Woonhuizen hebben ook tuitgevels maar dan aan de achterkant waar je niet hoeft te pronken. Deze foto is gemaakt op de Brouwersgracht.
Halsgevels
Bakstenen gevel met aan beide zijden een hoek van 90 graden, opgevuld met zandstenen klauwstukken. Halsgevels werden gebouwd van 1640-1780, de nadruk ligt op de eerste helft van de 18e eeuw.
Architect Philip Vingboons is de uitvinder van de halsgevel; de eerste echte halsgevel uit 1636, Herengracht 168, is van zijn hand.
De symmetrische Louis XIV-stijl (1700-1740) sluit goed aan bij de halsgevel. De latere Louis XV-stijl (1740-1770) past beter bij de klokgevel, in die periode wordt de klokgevel zeer populair. Deze foto is gemaakt op de Herengracht 378.
Klokgevels
De top van een klokgevel is van baksteen, heeft de vorm van een klok en zandstenen versieringen op de randen, eindigend in aanzetstukken, ook voluten genoemd.
Klokgevels stammen uit de periode 1660 tot 1790.

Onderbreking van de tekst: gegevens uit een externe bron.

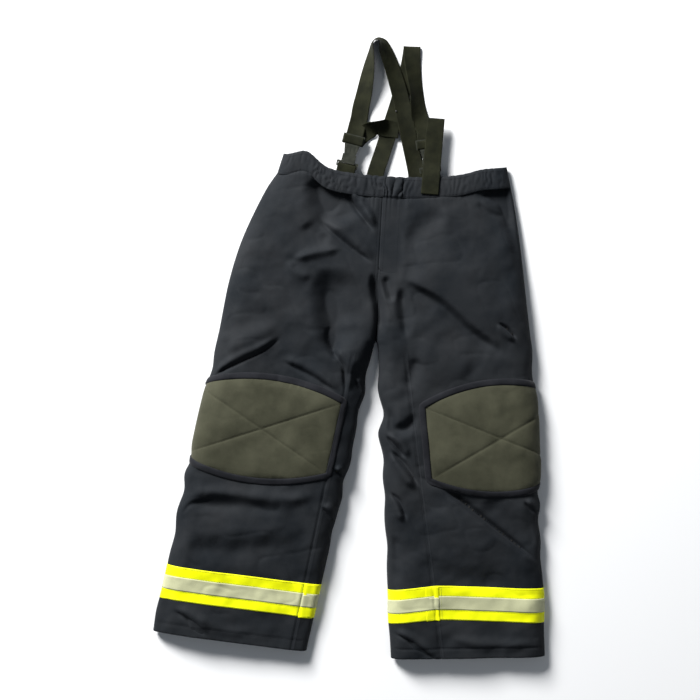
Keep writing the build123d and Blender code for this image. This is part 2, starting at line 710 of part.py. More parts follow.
def brace_nodes():
    lap = WEBBING + LAP
    low_strap = back_strap(LEFT_BACK, 0)
    high_strap = back_strap(RIGHT_BACK, lap)
    cross = cross_place()
    tack_hole = Pos(cross.X, cross.Y, 0) * Cylinder(TACK_RADIUS, 4 * lap)
    tack = tack_hole & block((-BIG, -BIG, 0), (BIG, BIG, lap + WEBBING))
    tack = tack + Pos(cross.X, cross.Y, lap + WEBBING + EASE) * Cylinder(2 * TACK_RADIUS, 2 * EASE)

    low_stays, low_folds = at_fold(low_strap)
    high_stays, high_folds = at_fold(high_strap)
    heading, length = heading_to(LEFT_BACK[1], LEFT_FRONT_END)
    left_front = webbing(LEFT_BACK[1], heading, [(0, lap + WEBBING / 2), (length, lap + WEBBING / 2)])
    top = Vector(*LEFT_BACK[1])
    down = (Vector(*LEFT_BACK[0]) - top).normalized() * WEBBING
    left_turn = prism(offset_path([tuple(top)[:2], tuple(top + down)[:2]], WEBBING_WIDTH / 2), 0,
                      lap + WEBBING)

    loop = prism(offset_path(RIGHT_LOOP[1:], WEBBING / 2), 0, WEBBING_WIDTH * 0.95)
    approach, reach = heading_to(RIGHT_LOOP[0], RIGHT_LOOP[1])
    loop = loop + webbing(
        RIGHT_LOOP[0], approach, [(-RIGHT_OVERLAP, WEBBING / 2), (reach, WEBBING / 2)]
    )

    tail_start, tail_top = LEFT_TAIL
    tail_heading, tail_length = heading_to(tail_start, tail_top)
    clear = CLASP_HEIGHT + FRAME_THICKNESS / 2 + WEBBING + EASE + LAP + WEBBING / 2
    on_front = front_height(tail_start[1]) + EASE + WEBBING / 2
    at_edge = front_height(BRACE_FOLD) + EASE + WEBBING / 2
    edge = BRACE_FOLD - tail_start[1]
    tail_profile = [
        (0, on_front), (edge, at_edge), (edge + BAR, clear), (tail_length, clear),
        (tail_length, clear - 3 * lap), (tail_length - WEBBING_WIDTH / 4, clear - 3 * lap),
    ]
    tail_stays, tail_folds = at_fold(webbing(tail_start, tail_heading, tail_profile))

    stays = low_stays + high_stays + tail_stays
    tabs = [webbing(CLASP_BAR[side], CLASP_HEADING[side], tab_profile(side)) for side in SIDE]
    tab_stays, tab_folds = zip(*(at_fold(tab) for tab in tabs))
    return {
        "strap_anchors": stays + tab_stays[0] + tab_stays[1],
        "left_brace": (low_folds + left_turn + left_front) - tack_hole,
        "right_brace": (high_folds + loop) - tack_hole,
        "cross_tack": tack,
        "left_strap_tail": tail_folds,
        "clasp_tabs": tab_folds[0] + tab_folds[1],
    }


def clasp_nodes(side):
    place = clasp_plane(side)
    lap = WEBBING + LAP
    low = (WEBBING if side == "right" else lap + WEBBING) + LAP + WEBBING / 2 - CLASP_HEIGHT
    beside = FRAME_THICKNESS / 2 + EASE + WEBBING / 2
    length = RIGHT_FRONT_LENGTH if side == "right" else LEFT_FRONT_LENGTH
    frame_end = CLASP_BODY_END + 3 * BAR + 2 * SLOT_WIDTH
    far = [(length, low), (frame_end + WEBBING_WIDTH, low), (frame_end + BAR, -beside)]
    strap = webbing(
        CLASP_BAR[side], CLASP_HEADING[side], strap_through_adjuster(WEBBING_WIDTH * 0.4, far)
    )
    nodes = {
        f"{side}_receiver": place * receiver(),
        f"{side}_clasp_body": place * clasp_body(),
        f"{side}_clasp_strap": strap,
    }
    if side == "right":
        edge = prism(offset_path(RIGHT_TAIL, WEBBING / 2), *RIGHT_TAIL_EDGES)
        nodes["right_strap_tail"] = edge - half_space(1, RIGHT_TAIL_START, False)
    for name, sign in (("inner_prong", -SIDE[side]), ("outer_prong", SIDE[side])):
        nodes[f"{side}_{name}"] = place * prong(-sign)
    return nodes


# --- everything --------------------------------------------------------------------------------------------
def build():
    nodes = {**seat_nodes(), **waistband_nodes(), **fly_nodes(), **brace_nodes()}
    for side in SIDE:
        nodes.update(shin_nodes(side))
        nodes.update(knee_nodes(side))
        nodes.update(clasp_nodes(side))
    nodes = {name: solids_of(shape) for name, shape in nodes.items()}
    box = Compound([solid for shape in nodes.values() for solid in shape.solids()]).bounding_box()
    centre = box.center()
    move = (-centre.X, -centre.Y, -box.min.Z)
    return nodes, move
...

Tot 1700 zijn de klokgevels lager en eenvoudiger dan daarna. Tot 1700 hebben ze ook vaak een fronton en vruchten- en bloemenslingers. Daarna zijn de uitbundiger aanzetstukken en de asymmetrische kuiven (Louis XV stijl) kenmerkend. Deze foto is gemaakt op de Keizersgracht 561 en 563.